# Given material start
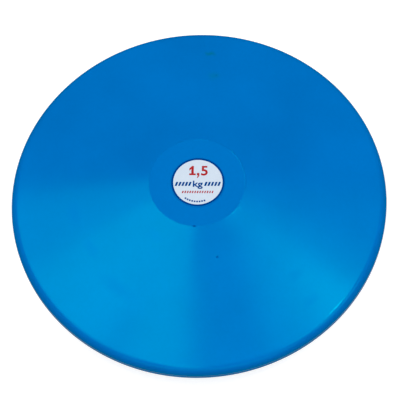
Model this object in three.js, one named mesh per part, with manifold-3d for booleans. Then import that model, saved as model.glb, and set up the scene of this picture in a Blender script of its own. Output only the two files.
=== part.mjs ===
// Soft throwing discus of the 1.5 kg size, in millimetres.
// +Z is up. The origin is the middle of the lower flat centre, on which the discus lies.
//
// Two moulded half shells of soft PVC meet at the rim, with a tongue in a groove. A heavy
// mineral-filled ballast, shaped like a lens, fills the cavity, and keys inside the shells
// make it spin with the rim. A stepped plug closes the middle of each shell and is its flat
// centre. A round label lies on the upper plug.

import * as THREE from "three";
import { mergeVertices, toCreasedNormals } from "three/addons/utils/BufferGeometryUtils.js";
import Module from "manifold-3d";

// Outer form, as the rules of athletics give it for a discus of 1.5 kg
const outerDiameter = 201;
const centreThickness = 39;
const rimThickness = 12;
const rimBand = 2.5; // height of the upright band round the rim
const seamBevel = 0.3;

// Half shells
const wallThickness = 5;
const solidRimWidth = 16; // outside the cavity

// Centre plugs
const plugDiameter = 50.6;
const plugJointGap = 0.25; // hairline round the plug
const plugEdgeBevel = 0.2; // on the plug and on the shell's edge round it
const ledgeWidth = 7.3; // ring of shell that the plug's flange stands on
const ledgeThickness = 2;
const spigotClearance = 0.3;
const spigotEndBevel = 0.8;

// Tongue on the lower shell, groove in the upper one
const tongueWidth = 3;
const tongueHeight = 2.5;
const tongueTaper = 0.3; // on each side
const tongueClearance = 0.3;

// Keys on the inside of the cones
const keyCount = 8;
const keyWidth = 5;
const keyHeight = 2;
const keyRoot = 1; // depth to which a key is rooted in its wall
const keyStartShare = 0.16; // of the inner cone's length
const keyEndShare = 0.86;

// Ballast
const ballastClearance = 0.3;

// Label
const labelDiameter = 28.8;
const labelThickness = 0.3;
const labelEdgeBevel = 0.1;

// Facets
const turnSegments = 96;
const rimArcSteps = 6;
const cavityArcSteps = 3;
const smoothAngle = THREE.MathUtils.degToRad(25);

// Places on the outer section, as radius and height above the middle plane
const outerRadius = outerDiameter / 2;
const halfThickness = centreThickness / 2;
const rimEdgeRadius = (rimThickness - rimBand) / 2;
const rimEdgeCentre = point(outerRadius - rimEdgeRadius, rimBand / 2);
const plugRadius = plugDiameter / 2;
const plugSeatRadius = plugRadius + plugJointGap;
const coneStart = point(plugSeatRadius + plugEdgeBevel, halfThickness);

// The cone starts beside the plug and meets the rounded edge of the rim as a tangent.
const startToEdge = rimEdgeCentre.clone().sub(coneStart);
const coneSlope = Math.atan2(-startToEdge.y, startToEdge.x);
const coneAngle = coneSlope - Math.asin(rimEdgeRadius / startToEdge.length());
const coneNormal = point(Math.sin(coneAngle), Math.cos(coneAngle));
const coneNormalAngle = coneNormal.angle();

// The cavity has the same cone, one wall further in, and ends in an arc at the middle plane.
const cavityRadius = outerRadius - solidRimWidth;
const cavityHalfHeight = halfThickness - wallThickness;
const cavityConeReach = coneStart.dot(coneNormal) - wallThickness;
const cavityEdgeRadius = (cavityConeReach - cavityRadius * coneNormal.x) / (1 - coneNormal.x);
const cavityEdgeCentre = point(cavityRadius - cavityEdgeRadius, 0);

// Seat of a plug
const flangeThickness = wallThickness - ledgeThickness;
const flangeHeight = halfThickness - flangeThickness;
const spigotRadius = plugRadius - ledgeWidth;

// The tongue stands in the middle of the solid rim.
const tongueRadius = outerRadius - solidRimWidth / 2;

function point(x, y) {
  return new THREE.Vector2(x, y);
}

function arcPoints(centre, radius, fromAngle, toAngle, steps) {
  const points = [];
  for (let step = 0; step <= steps; step++) {
    const angle = THREE.MathUtils.lerp(fromAngle, toAngle, step / steps);
    points.push(point(radius, 0).rotateAround(point(0, 0), angle).add(centre));
  }
  return points;
}

// Where the level ceiling turns into the cone, this far inside the outer surface
function ceilingCorner(inset) {
  return point(coneStart.x - inset * Math.tan(coneAngle / 2), halfThickness - inset);
}

// The same section under the middle plane, still running counter-clockwise
function mirrored(profile) {
  return profile.map(({ x, y }) => point(x, -y)).reverse();
}

// Turns a section that runs counter-clockwise, in radius and height, about the Z axis.
function turned(profile) {
  return new THREE.LatheGeometry(profile, turnSegments).rotateX(Math.PI / 2);
}

// Half shell above the middle plane. The joint is the outline of its tongue or its groove.
function shellProfile(joint) {
  const profile = [
    ...joint,
    point(outerRadius - seamBevel, 0),
    point(outerRadius, seamBevel),
    ...arcPoints(rimEdgeCentre, rimEdgeRadius, 0, coneNormalAngle, rimArcSteps),
    coneStart,
    point(plugSeatRadius, halfThickness - plugEdgeBevel),
    point(plugSeatRadius, flangeHeight),
    point(spigotRadius + spigotClearance, flangeHeight),
    point(spigotRadius + spigotClearance, cavityHalfHeight),
    ceilingCorner(wallThickness),
    ...arcPoints(cavityEdgeCentre, cavityEdgeRadius, coneNormalAngle, 0, cavityArcSteps),
  ];
  return [...profile, profile[0]];
}

// Outline of a ridge that tapers away from the mating face, or of the channel that takes it
function jointOutline(baseWidth, height) {
  const inner = tongueRadius - baseWidth / 2;
  const outer = tongueRadius + baseWidth / 2;
  return [
    point(inner, 0),
    point(inner + tongueTaper, height),
    point(outer - tongueTaper, height),
    point(outer, 0),
  ];
}

function tongueOutline() {
  return jointOutline(tongueWidth, -tongueHeight);
}

function grooveOutline() {
  return jointOutline(tongueWidth + 2 * tongueClearance, tongueHeight + tongueClearance);
}

function plugProfile() {
  return [
    point(0, cavityHalfHeight),
    point(spigotRadius - spigotEndBevel, cavityHalfHeight),
    point(spigotRadius, cavityHalfHeight + spigotEndBevel),
    point(spigotRadius, flangeHeight),
    point(plugRadius, flangeHeight),
    point(plugRadius, halfThickness - plugEdgeBevel),
    point(plugRadius - plugEdgeBevel, halfThickness),
    point(0, halfThickness),
  ];
}

function ballastProfile() {
  const corner = ceilingCorner(wallThickness + ballastClearance);
  const edgeRadius = cavityEdgeRadius - ballastClearance;
  const upperHalf = [
    ...arcPoints(cavityEdgeCentre, edgeRadius, 0, coneNormalAngle, cavityArcSteps),
    corner,
    point(0, corner.y),
  ];
  return [...mirrored(upperHalf), ...upperHalf.slice(1)];
}

function labelProfile() {
  const labelRadius = labelDiameter / 2;
  const labelTop = halfThickness + labelThickness;
  return [
    point(0, halfThickness),
    point(labelRadius, halfThickness),
    point(labelRadius, labelTop - labelEdgeBevel),
    point(labelRadius - labelEdgeBevel, labelTop),
    point(0, labelTop),
  ];
}

// One key along the inside of the upper cone, over the X axis. Growth makes it larger on every
// side but the one in the wall, as the shape of the slot that takes it.
function keyBar(growth) {
  const coneTop = ceilingCorner(wallThickness);
  const coneEnd = cavityEdgeCentre.clone().addScaledVector(coneNormal, cavityEdgeRadius);
  const downhill = coneEnd.clone().sub(coneTop).normalize();
  const coneLength = coneTop.distanceTo(coneEnd);
  const start = coneLength * keyStartShare - growth;
  const end = coneLength * keyEndShare + growth;
  const depth = keyHeight + growth;
  const width = keyWidth + 2 * growth;
  const corner = (along, inward) =>
    coneTop.clone().addScaledVector(downhill, along).addScaledVector(coneNormal, -inward);
  const section = new THREE.Shape([
    corner(start, depth),
    corner(end, depth),
    corner(end, -keyRoot),
    corner(start, -keyRoot),
  ]);
  const bar = new THREE.ExtrudeGeometry(section, { depth: width, bevelEnabled: false });
  return bar.translate(0, 0, -width / 2).rotateX(Math.PI / 2);
}

// The ring of keys of one half, each as a solid. Turned over, the bars serve the lower half.
function keyRing(growth, turnedOver) {
  const bars = [];
  for (let index = 0; index < keyCount; index++) {
    const bar = keyBar(growth);
    if (turnedOver) bar.rotateX(Math.PI);
    bar.rotateZ((2 * Math.PI * index) / keyCount);
    bars.push(solidOf(bar));
  }
  return bars;
}

const wasm = await Module();
wasm.setup();

function solidOf(geometry) {
  const bare = geometry.clone();
  bare.deleteAttribute("normal");
  bare.deleteAttribute("uv");
  const merged = mergeVertices(bare);
  const vertProperties = merged.attributes.position.array;
  const triVerts = new Uint32Array(merged.index.array);
  return new wasm.Manifold(new wasm.Mesh({ numProp: 3, vertProperties, triVerts }));
}

function geometryOf(solid) {
  const { vertProperties, triVerts } = solid.getMesh();
  const geometry = new THREE.BufferGeometry();
  geometry.setAttribute("position", new THREE.BufferAttribute(vertProperties, 3));
  geometry.setIndex(new THREE.BufferAttribute(triVerts, 1));
  return geometry;
}

function shellGeometry(profile, turnedOver) {
  let shell = solidOf(turned(profile));
  for (const key of keyRing(0, turnedOver)) {
    shell = shell.add(key);
  }
  return geometryOf(shell);
}

function ballastGeometry() {
  let ballast = solidOf(turned(ballastProfile()));
  const slots = [...keyRing(ballastClearance, false), ...keyRing(ballastClearance, true)];
  for (const slot of slots) {
    ballast = ballast.subtract(slot);
  }
  return geometryOf(ballast);
}

function softPvc() {
  return new THREE.MeshStandardMaterial({ color: 0x0070c4, roughness: 0.35, metalness: 0 });
}

function mineralFill() {
  return new THREE.MeshStandardMaterial({ color: 0x55575a, roughness: 0.9, metalness: 0 });
}

function labelFilm() {
  return new THREE.MeshStandardMaterial({ color: 0xdde3ef, roughness: 0.45, metalness: 0 });
}

function piece(name, geometry, material) {
  const mesh = new THREE.Mesh(toCreasedNormals(geometry, smoothAngle), material);
  mesh.name = name;
  return mesh;
}

const discus = new THREE.Group();
discus.add(
  piece("lower_shell", shellGeometry(mirrored(shellProfile(tongueOutline())), true), softPvc()),
  piece("upper_shell", shellGeometry(shellProfile(grooveOutline()), false), softPvc()),
  piece("ballast_core", ballastGeometry(), mineralFill()),
  piece("lower_centre_plug", turned(mirrored(plugProfile())), softPvc()),
  piece("upper_centre_plug", turned(plugProfile()), softPvc()),
  piece("face_label", turned(labelProfile()), labelFilm()),
);
discus.position.z = halfThickness;

export default discus;
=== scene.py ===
import bpy, bmesh, math
from mathutils import Matrix, Vector, geometry, noise


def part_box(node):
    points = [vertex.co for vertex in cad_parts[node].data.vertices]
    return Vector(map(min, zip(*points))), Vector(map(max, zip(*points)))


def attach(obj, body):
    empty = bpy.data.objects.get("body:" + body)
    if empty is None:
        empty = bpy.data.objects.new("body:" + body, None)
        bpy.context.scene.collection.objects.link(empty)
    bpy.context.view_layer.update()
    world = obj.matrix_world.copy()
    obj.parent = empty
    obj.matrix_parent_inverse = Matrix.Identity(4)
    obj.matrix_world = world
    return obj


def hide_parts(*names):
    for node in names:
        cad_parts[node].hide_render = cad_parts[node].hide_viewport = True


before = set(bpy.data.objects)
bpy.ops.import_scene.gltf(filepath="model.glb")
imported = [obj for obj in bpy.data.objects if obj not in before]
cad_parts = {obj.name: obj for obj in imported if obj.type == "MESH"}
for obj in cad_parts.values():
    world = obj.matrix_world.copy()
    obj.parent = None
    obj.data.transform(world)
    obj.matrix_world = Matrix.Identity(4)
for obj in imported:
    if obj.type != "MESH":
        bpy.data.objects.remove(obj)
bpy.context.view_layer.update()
mm = 0.001

# the sizes that the frame gives; heights are in the part's own frame
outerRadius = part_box("upper_shell")[1].x
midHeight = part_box("upper_shell")[0].z
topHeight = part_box("upper_shell")[1].z
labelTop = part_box("face_label")[1].z
halfThickness = topHeight - midHeight
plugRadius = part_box("upper_centre_plug")[1].x
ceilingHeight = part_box("upper_centre_plug")[0].z - midHeight
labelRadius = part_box("face_label")[1].x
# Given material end
Print only the lines that run from the start of the listing to the line bearing "const tongueClearance = 0.3;"; please keep the first line and that last one, exactly as they appear.

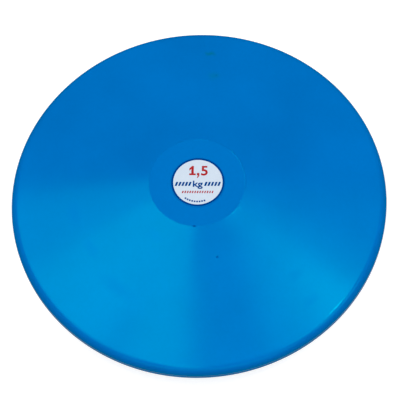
Model this object in three.js, one named mesh per part, with manifold-3d for booleans. Then import that model, saved as model.glb, and set up the scene of this picture in a Blender script of its own. Output only the two files.
=== part.mjs ===
// Soft throwing discus of the 1.5 kg size, in millimetres.
// +Z is up. The origin is the middle of the lower flat centre, on which the discus lies.
//
// Two moulded half shells of soft PVC meet at the rim, with a tongue in a groove. A heavy
// mineral-filled ballast, shaped like a lens, fills the cavity, and keys inside the shells
// make it spin with the rim. A stepped plug closes the middle of each shell and is its flat
// centre. A round label lies on the upper plug.

import * as THREE from "three";
import { mergeVertices, toCreasedNormals } from "three/addons/utils/BufferGeometryUtils.js";
import Module from "manifold-3d";

// Outer form, as the rules of athletics give it for a discus of 1.5 kg
const outerDiameter = 201;
const centreThickness = 39;
const rimThickness = 12;
const rimBand = 2.5; // height of the upright band round the rim
const seamBevel = 0.3;

// Half shells
const wallThickness = 5;
const solidRimWidth = 16; // outside the cavity

// Centre plugs
const plugDiameter = 50.6;
const plugJointGap = 0.25; // hairline round the plug
const plugEdgeBevel = 0.2; // on the plug and on the shell's edge round it
const ledgeWidth = 7.3; // ring of shell that the plug's flange stands on
const ledgeThickness = 2;
const spigotClearance = 0.3;
const spigotEndBevel = 0.8;

// Tongue on the lower shell, groove in the upper one
const tongueWidth = 3;
const tongueHeight = 2.5;
const tongueTaper = 0.3; // on each side
const tongueClearance = 0.3;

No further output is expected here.